After the death of her husband Heinrich in 1858, Elisabeth Thonemann with the four children aged 13 (Anna), 11 (Bernhard), 9 (Bernardine) and 4 (Theresia) – Xaver and Theresia had already died in 1844 and 1852 respectively – was presumably dependent on the support of the neighbour and relative Blömeken. How long the mother stayed together with her four children in their home has not been established. Family lore has it that the eldest sister, Anna, and Bernhard, after Xaver’s death the eldest son, who would have inherited the farm in the normal course of events, were sent to relatives, because for the mother with the four children in the changed circumstances a sufficient livelihood was no longer available.

The Thonemann branch in Dülmen was continued with Bernhard.

Thus the Thonemann branch in Rimbeck ended at an absolute low level and in wretched conditions. What a difference to the patrician time and the wealth in Warburg! But despite the great decline and the hard blows, alertness, joy in work, fulfilment of duty for family and society and likewise great faith in God and the strong aspiration for improvement of the situation remained unbroken in the family. Today (1994) several bearers of the name Thonemann (names written the same way) live in the Warburg area, especially in Scherfede, Ossendorf, Nörde and Rimbeck.
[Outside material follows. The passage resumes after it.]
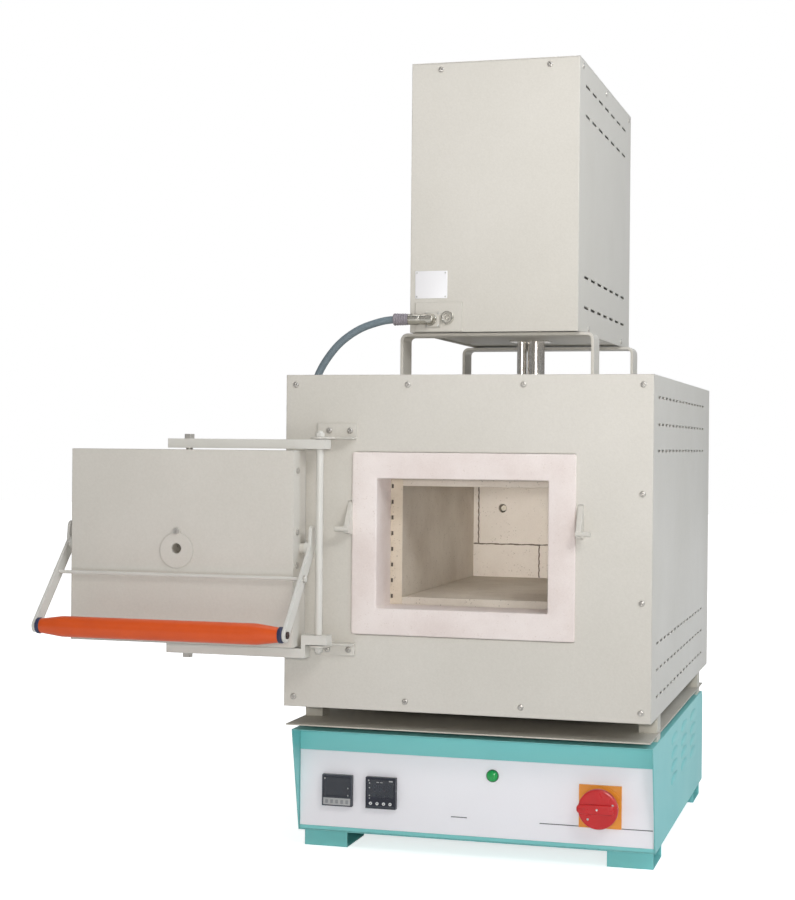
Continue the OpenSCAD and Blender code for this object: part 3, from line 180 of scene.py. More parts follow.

The Thonemanns living in the old monastery villages are the descendants of Johann Thonemann who held the office of judge in Scherfede for a long time in the first half of the 17th Century , also during the Thirty Years War.

The house of the judge used to be in “Münkenhof”, that is the old expression in the original map of the land registry of the year of the survey in this area, 1831; today this location is called “Mönchshof”; the house was on the main street, at the corner of the driveway to “Mönchshof”. The registration of the name in the local survey of the same time is under the name of the owner “Johann Thonemann”. The farmer Johann Thonemann, born in 1863 and died in 1943, likewise a descendant of Judge Johann Thonemann in Scherfede, according to his grandson Johann Heinrich Thonemann in Scherfede, born on 31.7.1936, lived there till 1906; then he moved into his new house at Poststraße 16 in Scherfede. The family of Johann Thonemann, born on 31.7.1936, still live there.